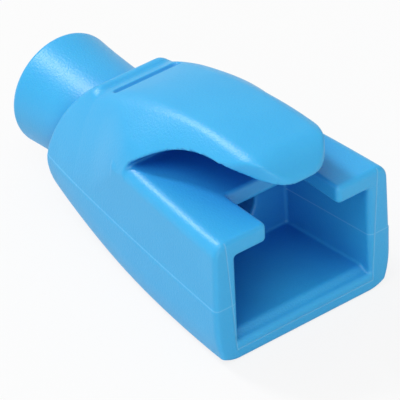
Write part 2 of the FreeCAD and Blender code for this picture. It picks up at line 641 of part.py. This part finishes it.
slot_mouth = rectangle("slot_mouth", "XY_Plane", above("Sizes.shoulder_height"),
                       ("-Sizes.slot_width / 2", front("0") + " - 1"),
                       ("Sizes.slot_width / 2", front("Sizes.slot_length")))
cut_from("slot", slot_mouth, "Sizes.shoulder_height - Sizes.socket_roof + 0.5")

def circle(name, station, height, radius):
    """A circle across the boot, centred on its middle plane."""
    sketch = new_sketch(name, "XZ_Plane", "-" + front(station))
    centre = vec(0, evaluate(above(height)))
    sketch.addGeometry(Part.Circle(centre, FreeCAD.Vector(0, 0, 1), evaluate(radius)), False)
    place(sketch, 0, 3, "0", above(height))
    bind(sketch, radius, "Radius", 0)
    return sketch


bore_circle = circle("bore_circle", "Sizes.length", "Sizes.cable_height", "Sizes.bore_radius")
cut_from("bore", bore_circle, "Sizes.length - Sizes.bore_station", True)

hollow("passage", circle("passage_mouth", "Sizes.socket_depth", "Sizes.passage_height", "Sizes.passage_radius"),
       circle("passage_end", "Sizes.bore_station", "Sizes.cable_height", "Sizes.bore_radius"))

# the groove's depth is measured from the crown's surface at its station
CROWN_AT_GROOVE = ("(Sizes.crown_radius - sqrt(Sizes.crown_radius ^ 2"
                   " - (Sizes.groove_station - Sizes.crown_station) ^ 2))")
groove_mouth = rectangle("groove_mouth", "XY_Plane", above("Sizes.crown_height"),
                         ("-Sizes.groove_length / 2", front("Sizes.groove_station") + " - Sizes.groove_width / 2"),
                         ("Sizes.groove_length / 2", front("Sizes.groove_station") + " + Sizes.groove_width / 2"))
cut_from("groove", groove_mouth, CROWN_AT_GROOVE + " + Sizes.groove_depth")

# --- collar's end edges ---

rounded("collar_end", "Sizes.collar_round",
        lambda middle, run: near(middle.y, "0") and math.hypot(middle.x, middle.z) > size("bore_radius") / 2)

for item in doc.Objects:
    if "Invalid" in item.State or "Error" in item.State:
        raise RuntimeError("%s is %s" % (item.Name, item.State))
if body.Shape.isNull() or not body.Shape.isValid() or len(body.Shape.Solids) != 1:
    raise RuntimeError("the boot is not one valid solid")
os.makedirs("parts", exist_ok=True)
body.Shape.exportStep("parts/%s.step" % body.Label)
print("%s: %.2f mm3, %d faces" % (body.Label, body.Shape.Volume, len(body.Shape.Faces)))
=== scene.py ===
import bpy
import json
import math
import numpy as np
from mathutils import Matrix, Vector


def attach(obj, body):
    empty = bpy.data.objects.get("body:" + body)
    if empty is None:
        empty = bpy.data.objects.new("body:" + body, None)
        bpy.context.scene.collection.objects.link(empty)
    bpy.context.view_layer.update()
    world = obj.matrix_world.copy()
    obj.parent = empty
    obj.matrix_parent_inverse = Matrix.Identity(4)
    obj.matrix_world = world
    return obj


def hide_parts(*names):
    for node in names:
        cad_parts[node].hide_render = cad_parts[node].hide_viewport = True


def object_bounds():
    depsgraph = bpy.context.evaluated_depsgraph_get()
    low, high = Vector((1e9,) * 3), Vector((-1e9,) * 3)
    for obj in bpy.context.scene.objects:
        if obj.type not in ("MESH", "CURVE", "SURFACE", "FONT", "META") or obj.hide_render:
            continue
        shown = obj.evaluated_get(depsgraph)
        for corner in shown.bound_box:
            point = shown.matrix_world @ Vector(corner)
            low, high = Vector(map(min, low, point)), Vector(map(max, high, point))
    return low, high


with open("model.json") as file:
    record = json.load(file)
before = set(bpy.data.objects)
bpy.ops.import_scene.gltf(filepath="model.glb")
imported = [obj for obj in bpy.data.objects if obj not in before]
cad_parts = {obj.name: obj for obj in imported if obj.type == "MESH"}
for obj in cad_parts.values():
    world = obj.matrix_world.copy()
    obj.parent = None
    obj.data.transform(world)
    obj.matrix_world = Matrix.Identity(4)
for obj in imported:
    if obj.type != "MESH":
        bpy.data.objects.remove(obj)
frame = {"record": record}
cad_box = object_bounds()

# --- boot: one moulding in soft blue plastic, which slides over the back of a
# data plug and its cable. It comes out of a two-part mould and off a core in one
# piece, with rounded edges all over, and nothing is fixed to it ---
mounts = {mount["name"]: mount for mount in frame["record"]["mounts"]}
length = -1000 * mounts["plug_socket"]["pos_m"][1]
axis_height = -1000 * mounts["base"]["pos_m"][2]
bore_radius = mounts["cable_bore"]["dims"]["r_mm"]
bore_start = length - mounts["cable_bore"]["dims"]["length_mm"]
parting = 4.85
draft = math.tan(math.radians(1.0))
box_end = 13.5
socket_depth = 8.3
crown_height, crown_radius, crown_back = 14.77, 28.5, 5.2

# Each form of the boot is a distance in millimetres, negative in the plastic. It
# is read at a place across the boot (x), back from the front face (f), and up
# from the flat bottom (z).


def cut(a, b, radius):
    """What lies in both forms, with their common edge rounded."""
    return (np.minimum(-radius, np.maximum(a, b))
            + np.hypot(np.maximum(radius + a, 0), np.maximum(radius + b, 0)))


def join(a, b, radius):
    """What lies in either form, with a fillet between them."""
    return (np.maximum(radius, np.minimum(a, b))
            - np.hypot(np.maximum(radius - a, 0), np.maximum(radius - b, 0)))


def ease(low, high, value):
    """From 0 to 1 between low and high, level at both ends."""
    t = np.clip((value - low) / (high - low), 0, 1)
    return t * t * (3 - 2 * t)


def bow(radius, run):
    """How far a circle of that radius falls away after a run from its crest."""
    return radius - np.sqrt(np.maximum(radius ** 2 - run ** 2, 0))


def off_axis(x, z):
    """How far a place is from the cable's axis."""
    return np.hypot(x, z - axis_height)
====
= THE TASK =
The line containing "# --- collar's" opens the part, and the line containing "cad_parts[node].hide_render = cad_parts[node].hide_viewport" closes it. Output that part exactly, with both, and only that.

= THE RESULT =
# --- collar's end edges ---

rounded("collar_end", "Sizes.collar_round",
        lambda middle, run: near(middle.y, "0") and math.hypot(middle.x, middle.z) > size("bore_radius") / 2)

for item in doc.Objects:
    if "Invalid" in item.State or "Error" in item.State:
        raise RuntimeError("%s is %s" % (item.Name, item.State))
if body.Shape.isNull() or not body.Shape.isValid() or len(body.Shape.Solids) != 1:
    raise RuntimeError("the boot is not one valid solid")
os.makedirs("parts", exist_ok=True)
body.Shape.exportStep("parts/%s.step" % body.Label)
print("%s: %.2f mm3, %d faces" % (body.Label, body.Shape.Volume, len(body.Shape.Faces)))
=== scene.py ===
import bpy
import json
import math
import numpy as np
from mathutils import Matrix, Vector


def attach(obj, body):
    empty = bpy.data.objects.get("body:" + body)
    if empty is None:
        empty = bpy.data.objects.new("body:" + body, None)
        bpy.context.scene.collection.objects.link(empty)
    bpy.context.view_layer.update()
    world = obj.matrix_world.copy()
    obj.parent = empty
    obj.matrix_parent_inverse = Matrix.Identity(4)
    obj.matrix_world = world
    return obj


def hide_parts(*names):
    for node in names:
        cad_parts[node].hide_render = cad_parts[node].hide_viewport = True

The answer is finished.